Byju Raveendran: A US bankruptcy court has ordered Byju’s founder Byju Raveendran to pay more than $1.07 billion, issuing a harsh default judgment that holds him personally liable for concealing and diverting funds from Byju’s Alpha, the edtech company’s US-based financing arm.
In its ruling, the Delaware bankruptcy court said the extraordinary penalty was warranted after months of deliberate obstruction, noting that Raveendran repeatedly blocked efforts to trace hundreds of millions of dollars missing from the bankrupt subsidiary.
The court observed that Raveendran failed to comply with discovery orders and remained evasive despite multiple opportunities to cooperate. Because of this continued non-compliance, the judge ruled that a default judgment was the only effective remedy.
According to the order, the court will enter default judgment against Raveendran for $533 million under the primary claim, and an additional $540.6 million under Counts II, V and VI of the complaint. The ruling also directs Raveendran to produce a complete and accurate accounting of the Alpha funds and all associated proceeds, including the Camshaft LP interest along with every subsequent movement of the money.
Byju’s Alpha At The Centre Of The Financial Dispute
Byju’s Alpha, incorporated in Delaware in 2021, was designed as a special-purpose vehicle to raise and manage Byju’s $1.2 billion term loan sourced from a consortium of global lenders. The entity had no operational business functions and served primarily as a holding structure for the loan proceeds, according to a report by Moneycontrol.
Court records show that the subsidiary became the core entity through which the disputed $533 million was transferred.

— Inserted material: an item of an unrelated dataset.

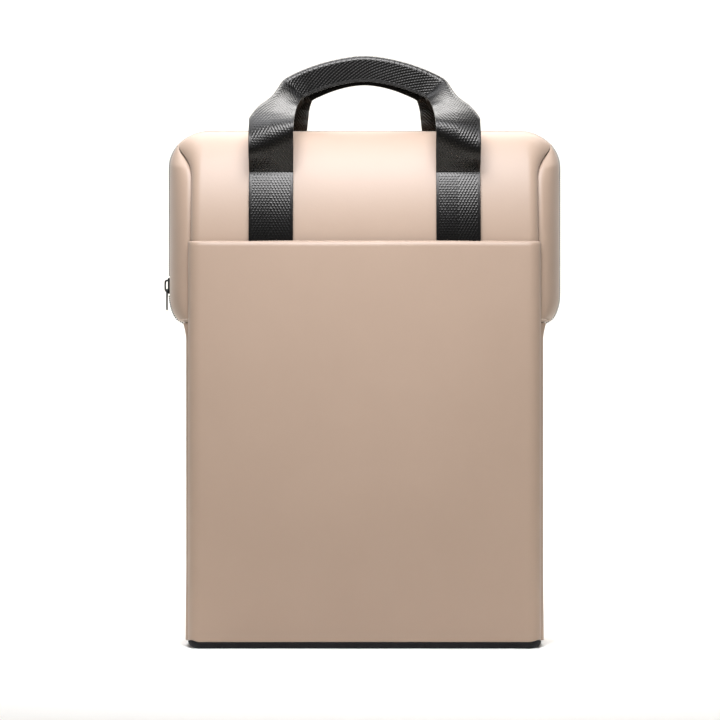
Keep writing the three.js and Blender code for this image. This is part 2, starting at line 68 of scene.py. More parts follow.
# Zip gusset
GUSSET_TOP = 13
EAR_REACH = 18
EAR_BOTTOM = 280
EAR_ROUND = 26
EAR_HEM = 3.8
GUSSET_CORNER = 31
GUSSET_CORNER_WIDTH = 36
GUSSET_FULLNESS = 0.62
SIDE_SAG = 3
EAR_FLARE = 2.6
FLARE_REACH = 14
SIDE_PUFF = 5.2
PUFF_REACH = 9
SAG_RISE = 4  # how soon above the base the side panels sag: more is sooner
GUSSET_GIRTH = 50  # of half of the gusset, from its wall to the zip
GUSSET_LENGTH = 700

# Zip
ZIP_WIDTH = 7
ZIP_TAPE = 1.4
TAPE_EDGE = 0.2
TAPE_LENGTH = 740
ZIP_RECESS = 1
COIL_PITCH = 1.7
COIL_WIDTH = 4.6
COIL_RIB = 1.2
COIL_LIFT = 0.25
COIL_SQUASH = 1.15

# Slip pocket
POCKET_HEIGHT = 350
POCKET_SLACK = 6.5
SLACK_RISE = 2.5  # how soon above the base the pocket is slack: more is sooner
MOUTH_ROOM = 1.2
HEM_HEIGHT = 7
HEM_DEPTH = 4.2
POCKET_SWAY = 1.2  # of the walls' unevenness
POCKET_SHIFT = 40  # of its waves, which don't follow those of the wall behind it

# Handles
WEBBING = 38
WEBBING_CLOTH = 1.6
HANDLE_SPAN = 161
HANDLE_DROP = 39
REAR_DROP = 50
HANDLE_RISE = 103
HANDLE_TUCK = 12
FOLD_RADIUS = 2.2
TWIST_REACH = 22

# Shoulder straps
STRAP_WIDTH = 52
STRAP_PAD = 8
STRAP_STANDOFF = 38
STRAP_WEBBING = 25
STRAP_OVERLAP = 24
ADJUSTER_WALL = 3
ADJUSTER_LENGTH = 13
ADJUSTER_BAR = 3
ADJUSTER_KEEPER = 4
ADJUSTER_SINK = 1  # of the bars' ends in the rails
RAIL_EDGE = 0.8
BAR_EDGE = 0.5

# Slider and pull tab
SLIDER_HEIGHT = 313
SLIDER_LENGTH = 14
SLIDER_WIDTH = 9
SLIDER_PLATE = 1.8
PLATE_EDGE = 0.7
NECK_EDGE = 0.3
BRIDGE_WIDTH = 3
BRIDGE_WIRE = 1.4
BRIDGE_ROOM = 1.8
BRIDGE_INSET = 1.5
TAB_WIDTH = 8
TAB_WIRE = 1.2
TAB_LENGTH = 19
TAB_EYE = 6
TAB_EYE_WIDTH = 4.4
FIT = 0.3

# Stitches
STITCH = 3.2
STITCH_GAP = 1.1
THREAD = 0.7
HEM_THREAD = 0.9
STITCH_SINK = 1

# Shares of a panel's own grid
UPRIGHT = 0.6
LEVEL = 0.82
SEAM_TURN = math.radians(80)
CORNER_TURN = math.radians(43)
TURN_STEPS = 4
SIDE_END = 0.42
CORNER_END = 0.58
SEAM_FADE = 5  # how close to a seam the cloth's unevenness ends: more is closer
BASE_FADE = 6

# Columns and rows of each kind of sheet
WALL_GRID = (150, 130)
POCKET_GRID = (150, 260)
GUSSET_GRID = (26, 420)
SIDE_GRID = (50, 90)
HANDLE_GRID = (48, 460)
BASE_GRID = (300, 24)
TAPE_GRID = (6, 420)
PAD_GRID = (44, 110)
WEBBING_GRID = (16, 200)
FLOOR_GRID = (2, 90)

half_width = BODY_WIDTH / 2
half_depth = BODY_DEPTH / 2
ear_half = half_width + EAR_REACH
pocket_lift = SEAM_GAP + SKIN
base_half = half_width - SEAM_INSET + pocket_lift
front_stitch = BODY_HEIGHT - HANDLE_DROP
rear_stitch = BODY_HEIGHT - REAR_DROP
last_turn = SEAM_TURN * (1 - 0.5 / TURN_STEPS)
seam_clear = SEAM_GAP + SKIN * math.cos(last_turn)

FRONT = {"side": -1, "roll": FRONT_ROLL}
BACK = {"side": 1, "roll": BACK_ROLL}
SIDES = (("left", -1), ("right", 1))

# Camera, level with the middle of the body and a little left of it
CAMERA_AWAY = 2.4
CAMERA_HEIGHT = 0.2477
CAMERA_LEFT = 0.004
LENS = 136.2
camera = bpy.data.objects.new("camera", bpy.data.cameras.new("camera"))
camera.data.lens = LENS
camera.data.sensor_width = 36
camera.location = (-CAMERA_LEFT, -CAMERA_AWAY, CAMERA_HEIGHT)
camera.rotation_euler = (math.radians(90), 0, 0)
bpy.context.scene.collection.objects.link(camera)
bpy.context.scene.camera = camera


def clamp01(x):
    return min(1.0, max(0.0, x))


def smooth(x):
    x = clamp01(x)
    return x * x * (3 - 2 * x)


def mix(a, b, share):
    return a + (b - a) * share


def linear(colour):
    """An sRGB hex colour as linear red, green, blue and alpha."""
    parts = [int(colour[i : i + 2], 16) / 255 for i in (1, 3, 5)]
    return [c / 12.92 if c <= 0.04045 else ((c + 0.055) / 1.055) ** 2.4 for c in parts] + [1.0]


# Materials


def add(tree, kind, inputs=(), out=0, **settings):
    """Adds a node with its settings, gives its inputs values or links, and returns an output."""
    made = tree.nodes.new("ShaderNode" + kind)
    for name, value in settings.items():
        setattr(made, name, value)
    for socket, value in inputs.items() if isinstance(inputs, dict) else enumerate(inputs):
        if isinstance(value, bpy.types.NodeSocket):
            tree.links.new(value, made.inputs[socket])
        else:
            made.inputs[socket].default_value = value
    return made.outputs[out]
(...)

The heart of the legal dispute revolves around the movement of $533 million from Byju’s Alpha to Camshaft Capital, a small hedge fund based in Miami. The transfer was followed by additional transactions routed through linked entities associated with Byju’s, with the court ruling that Raveendran personally directed and oversaw these financial steps.
Lenders’ Allegations
Byju’s Alpha was created during the period when Raveendran oversaw the parent company, Think & Learn Private Limited (TLPL), which operated the Byju’s brand. TLPL had secured a $1 billion Term Loan B from US lenders. Those lenders later accused Byju’s Alpha of breaching loan terms, claiming that $533 million was moved out of the US in violation of the agreement.
Following these allegations, Glas Trust, acting on behalf of the lenders, approached the Delaware court and obtained an order granting it control of Byju’s Alpha.
Both Byju’s Alpha and Glas Trust subsequently approached the Delaware Bankruptcy Court seeking discovery related to the missing $533 million and connected financial transfers. According to the reports, the court had previously issued a contempt order after Raveendran failed to respond to discovery demands or pay the penalties imposed on him.
The judgment noted that Raveendran’s continued refusal to participate in the discovery process appeared to be a deliberate personal choice.
“The facts and circumstances of this case indicate that Raveendran’s continuing failure to adequately respond to the pending discovery requests is a personal decision by Raveendran, himself,” the order stated.
The court further observed that Raveendran, who resides outside the US, has shown no intention of paying the financial sanctions or complying with discovery orders. Because the existing penalties failed to compel action, the court said a stronger measure such as issuing a default judgment had become necessary.